With masterly foresight he had once written that a pitched battle would probably be fought at York, or at Gettysburg.

It was thus that the wheat-clad ridges about the little Pennsylvania town of Gettysburg, with the valley between them, became the field of the battle which possibly turned the fluctuating tide of the war. Lee’s meeting with Meade’s army at this spot was to some extent a surprise to him; for his able and gallant cavalry commander, Stuart, on whom he had relied to keep him informed touching the enemy, had been led by the ardor of a successful raid further afield than had been planned, and the presence of Meade’s army in force was unsuspected until too late to decline battle.* Heth’s division had sought the place for imperatively needed supplies and found the Union troops holding it, and a battle was precipitated. Lee’s plan of battle failed here, but the student of war knows how it failed and why.
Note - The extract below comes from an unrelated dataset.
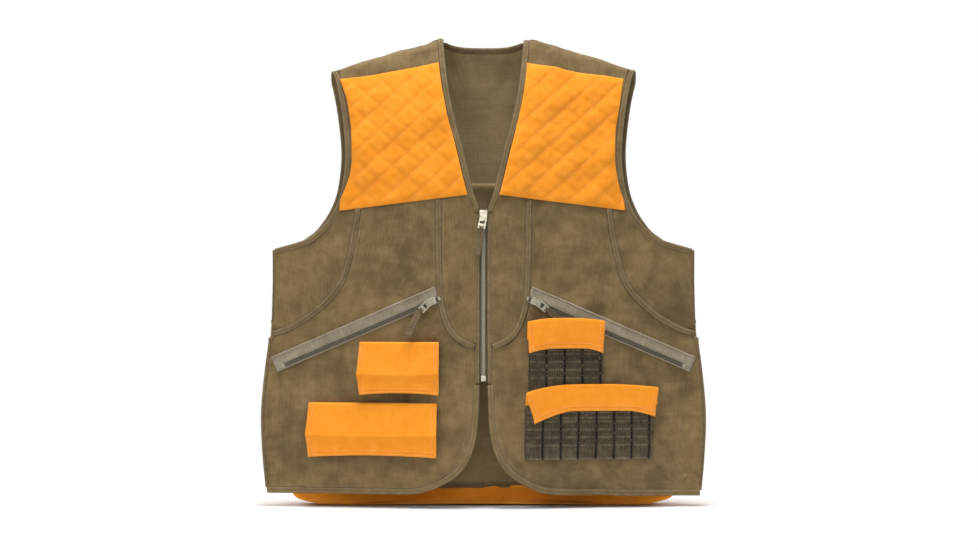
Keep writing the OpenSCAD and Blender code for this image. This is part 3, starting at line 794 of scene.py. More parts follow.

It failed because his lieutenants failed, and his orders were not carried out—possibly because he called on his intrepid army for more than human strength was able to achieve. “Had I had Jackson at Gettysburg,” he once said, “I should, so far as man can judge, have won that battle.”


* General Lee told Fitz Lee that he fought the battle of Sharpsburg with 35,000 troops. And McClellan reported that he himself had 87,164 troops.—(Fitzhugh Lee’s “Life of Lee,” p. 209.) Cf. also Ropes’s, “Story of the Civil War,” II, pp. 376–377.

* Ropes’s “Story of the Civil War,” II, p. 347.

* Ropes’s, “Story of the Civil War,” II, p. 349.

† Ropes’s, “Story of the Civil War,” p. 351—352.

* Lee’s Letter to Mrs. Jackson, January 15, 1866.

† Ropes’s, II, pp. 354–355.

*Address on Stonewall Jackson, by Dr. Hunter McGuire, “The Confederate Cause.” The Bell Co., Richmond, Virginia.

* Henderson’s “Life of Stonewall Jackson,” II., p. 582.

*That Stuart was in any way responsible for this is denied by Colonel John S. Mosby, in his “Stuart in the Gettysburg Campaign.”